Why not? Because the weak links in the human-live bear/dead bear chain are the humans. Bears are bears. Not dumb, not smart. Humans on the other hand, seem limitlessly dumb. No matter how much we educate, sign, fine or ostracize, there will always be another dumb human who can't manage garbage, food, dirty barbeques, bird feeders, whatever.

Einstein said doing the same thing over and over and expecting a different result is insane. We're being insane about bears.

So why not give some thought to putting the problem bears to work for us... as a tourist attraction. Round 'em up, de-claw 'em, muzzle 'em, feed 'em all the garbage they want. If they're already becoming habituated to people, it's just a small step to becoming domesticated, more or less. Is it inhumane? Sure.
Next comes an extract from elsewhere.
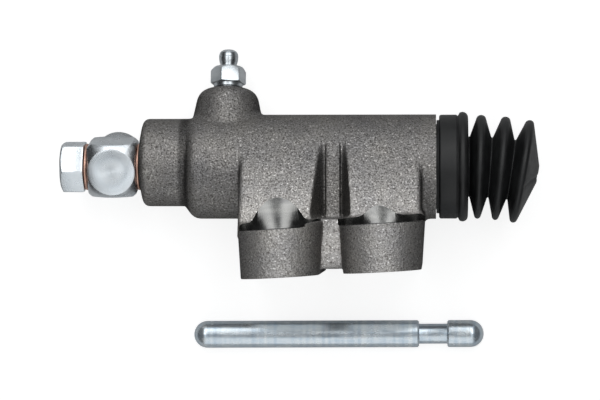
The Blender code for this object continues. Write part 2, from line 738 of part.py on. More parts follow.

Is it more humane than killing them? Do I have to answer that question?

The tourists will love them — a bear petting zoo — the international media will love them and give us gobs of free coverage for thinking outside the box and not killing bears. PETA will hate it but, then, they hate everything. And every day at après we can have Whistler's Running of the Bears up Village Stroll to their feeding station. Yeah, every day!

Dumb? Hell yes. But that don't mean it's stupid. Killing bears is stupid.